Unsurprisingly, the current MOU requires ICE to defer to DOL in most cases. This must change to require close coordination between the two, with ICE enforcement operations given priority. Importantly, DOL should also help by punishing the unscrupulous employers violating the law in their labor practices.
DOJ has similar overlapping authorities with human trafficking investigations. Under the current administration’s policy posture, the DOJ should prioritize investigations of labor exploitation and trafficking. Coordination with DOL and DHS could help bring down the entire black market in labor by bringing maximum pressure to employers and cartels while also ending their supply of desperate illegal aliens to exploit.
There also needs to be a focus on target-rich environments. Illegal aliens, in large numbers, come to the United States to seek employment. To use one industry as an example, 40% of the agricultural industry’s workforce is illegal, according to the U.S. Department of Agriculture. The Center for Immigration Studies reviewed Census data and found illegal immigrants concentrated in four industries: construction, maintenance, food service, and agriculture. In construction, the University of Michigan reported that half of the Texas construction workforce is illegal, and 40% of New York’s foreign-born construction workforce is illegal. These industries, which the DOL regularly names in its Low Wage/High Violation list, are the definition of a target-rich environment for worksite enforcement.
Finally, there is no other deportation strategy that speaks to the broader America First movement more than worksite enforcement. For American workers, the ever-present waves of illegal immigration in industries like construction and agriculture have corresponded with rising labor violations and plummeting wages and opportunities for American workers. Employers are leveraging the desperation of illegal aliens to undercut Americans and ultimately render us as desperate as our replacements. In tandem with E-Verify, which allows employers to verify each new hire’s employment authorization, worksite enforcement is the commitment from the U.S. government to American workers to protect them from illegal and unfair foreign labor competition.
Additionally, beyond the labor impact, it is a tragic truth that worksite enforcement stands as likely the best hope for locating the lost children of the Biden Administration. Exact numbers are unknown, but thanks to the New York Times, we know many of those child slaves are on worksites. On May 20, ICE conducted a worksite raid in Mobile, Alabama, that found two unaccompanied alien children.

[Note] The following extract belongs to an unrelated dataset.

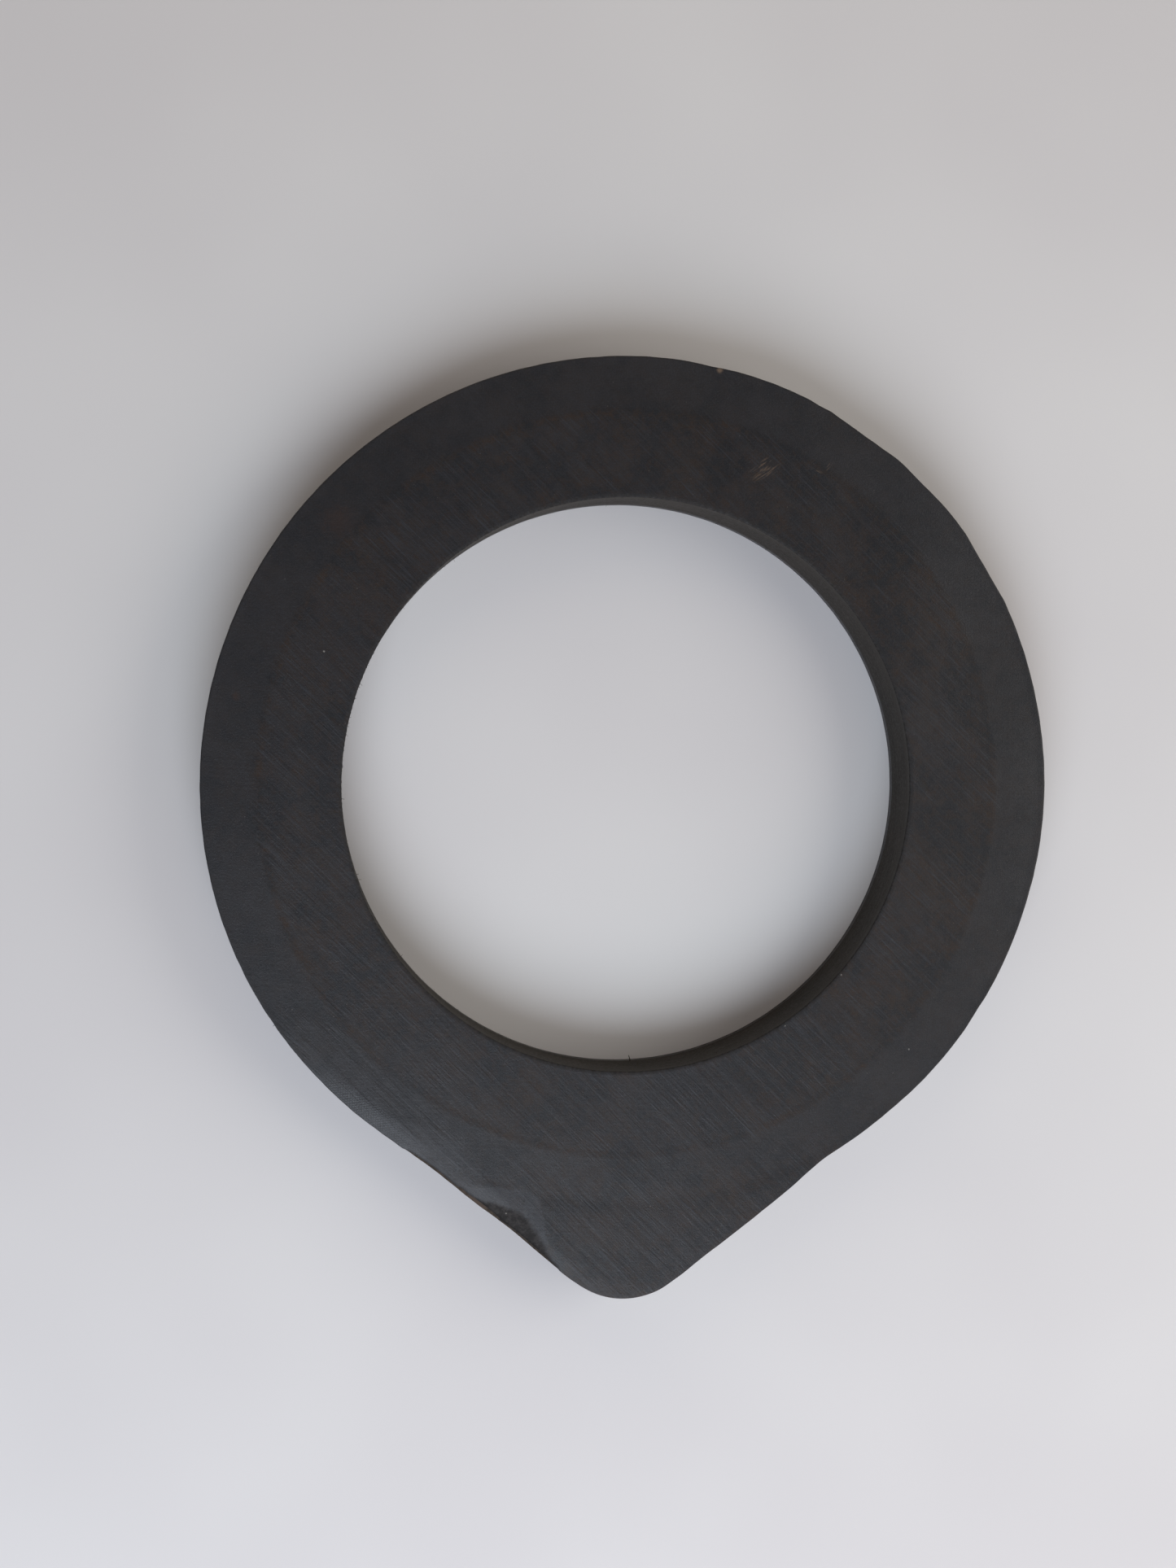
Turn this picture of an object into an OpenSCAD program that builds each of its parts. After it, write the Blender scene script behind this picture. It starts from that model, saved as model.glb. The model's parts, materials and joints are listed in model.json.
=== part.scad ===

Notably, finding the lost children is a priority for ICE.
The President set a huge task for himself with limited resources and even less time. The first 100 Days laid out a bold vision and shifted the tectonic plates of immigration policy. These next 100 demand similar boldness.
The President has recently floated trial balloons regarding allowing some illegal aliens to stay and work on farms and in other jobs. Certainly, there is a great deal of pressure from Republican Party big-business donors to protect their cheap, illegal labor force. But the President’s place in history will not be determined by what the Chamber of Commerce thinks about him. Much of this second term may come down to that one pesky statistic. It will be up to the President to make his voters happy or his donors.